Yesterday, SEC Commissioner Pierce--one of two Republicans serving as an SEC Commissioner--delivered a speech criticizing the "potential ESG rulemaking."

Specifically, Commissioner Pierce propounded ten theses questioning the SEC's focus on this issue:

"I. ESG as a category of topics is ill-suited, and perhaps inherently antithetical, to the establishment of clear boundaries and internal cohesion.

II. Many ESG issues lack a clear tie to financial materiality and therefore do not warrant inclusion in SEC-mandated disclosure.

III.  The biggest ESG advocates are not investors, but stakeholders.

IV. ESG rulemaking is high-stakes because so many people stand to gain from it. 

V. "Good" in ESG is subjective, so writing a rule to highlight the good, the bad, and the ugly will be hard.

VI. An ESG rulemaking cannot resolve the many debates around ESG models, methodologies, and metrics. 

VII. Emotions around ESG issues may push us to write rules outside our area of authority. 

VIII. ESG issues are inherently political, which means than an ESG rulemaking could drag the SEC and issuers into territory that is best left to political and civil society institutions.

IX. ESG disclosure requirements may direct capital flows to favored industries in a way that runs counter to our historically agnostic approach.

X. An ESG rulemaking could play a role in undermining financial and economic stability."

Notably, many of these critiques--which are explored in depth in her speech--identify potential legal flaws with the SEC's approach to ESG rulemaking (e.g., "many ESG items may not be material to the issuer making the disclosure . . . ."), which could provide a roadmap to future challenges to any such regulations.  The venue of the speech is also noteworthy--Commissioner Pierce delivered it at the Brookings Institution, a respected think tank that is generally perceived as non-partisan, indicating that this issue is seen as worthy of debate, and not merely where each side retreats to its partisan corner.   

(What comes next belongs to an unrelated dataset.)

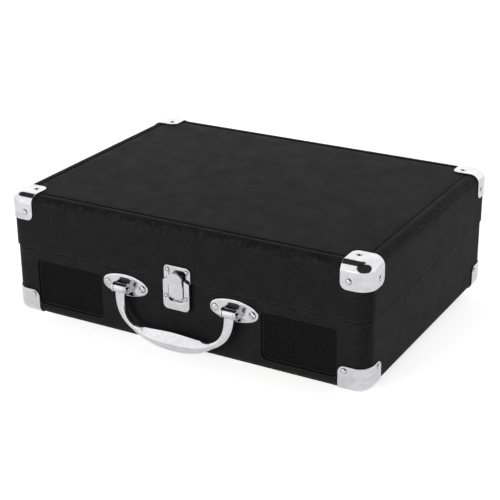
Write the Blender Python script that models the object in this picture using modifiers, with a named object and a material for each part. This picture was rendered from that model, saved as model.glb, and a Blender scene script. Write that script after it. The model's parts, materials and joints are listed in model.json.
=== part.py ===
"""Suitcase record player, closed, with its lid, latch, handle, deck, tonearm and works.

X runs along the front from left to right, Y from the front to the hinges, Z up. The ground is z = 0.
Positions below are in the case's own frame, whose origin is the middle of its footprint. The root
empty then moves the case along Y so that the whole object is centred on the world origin.
"""

import math

import bmesh
import bpy
from mathutils import Vector


def mm(*values):
    """Millimetres to metres: one number, or a vector of two or three."""
    metres = [value * 0.001 for value in values]
    return metres[0] if len(metres) == 1 else Vector(metres)


# Case
CASE_W = mm(350)
CASE_D = mm(259)
FOOT_H = mm(6)
SEAM_Z = mm(69.3)
LID_TOP = mm(118.8)
SEAM_GAP = mm(0.8)
LID_OVERHANG = mm(0.8)
WALL = mm(6)
LEDGE = mm(3)
LID_CEILING = mm(5)
UPRIGHT_R = mm(12.5)
LID_EDGE_R = mm(8)
BASE_EDGE_R = mm(7)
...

This speech is merely the latest volley in a longstanding war of words between the Republican and Democratic SEC Commissioners concerning whether the SEC should promulgate rules concerning ESG disclosures, and, if it does so, the nature of such disclosures.  The particular significance of this speech is twofold.  First, Commissioner Pierce identifies legal theories that could be used to challenge this SEC rulemaking (e.g., that the SEC acted ultra vires) should the ESG disclosure regulations be enacted.  Second, Commissioner Pierce has continued to challenge the propriety (as well as the extent) of this potential ESG rulemaking by the SEC even after the SEC requested public comment on the proposal and Chairman Gensler identified ESG financial disclosures as a top priority for the Biden Administration's SEC.  In other words, Commissioner Pierce's continued dissent indicates that this regulatory arena will continue to be the site of frequent battles between these opposing viewpoints.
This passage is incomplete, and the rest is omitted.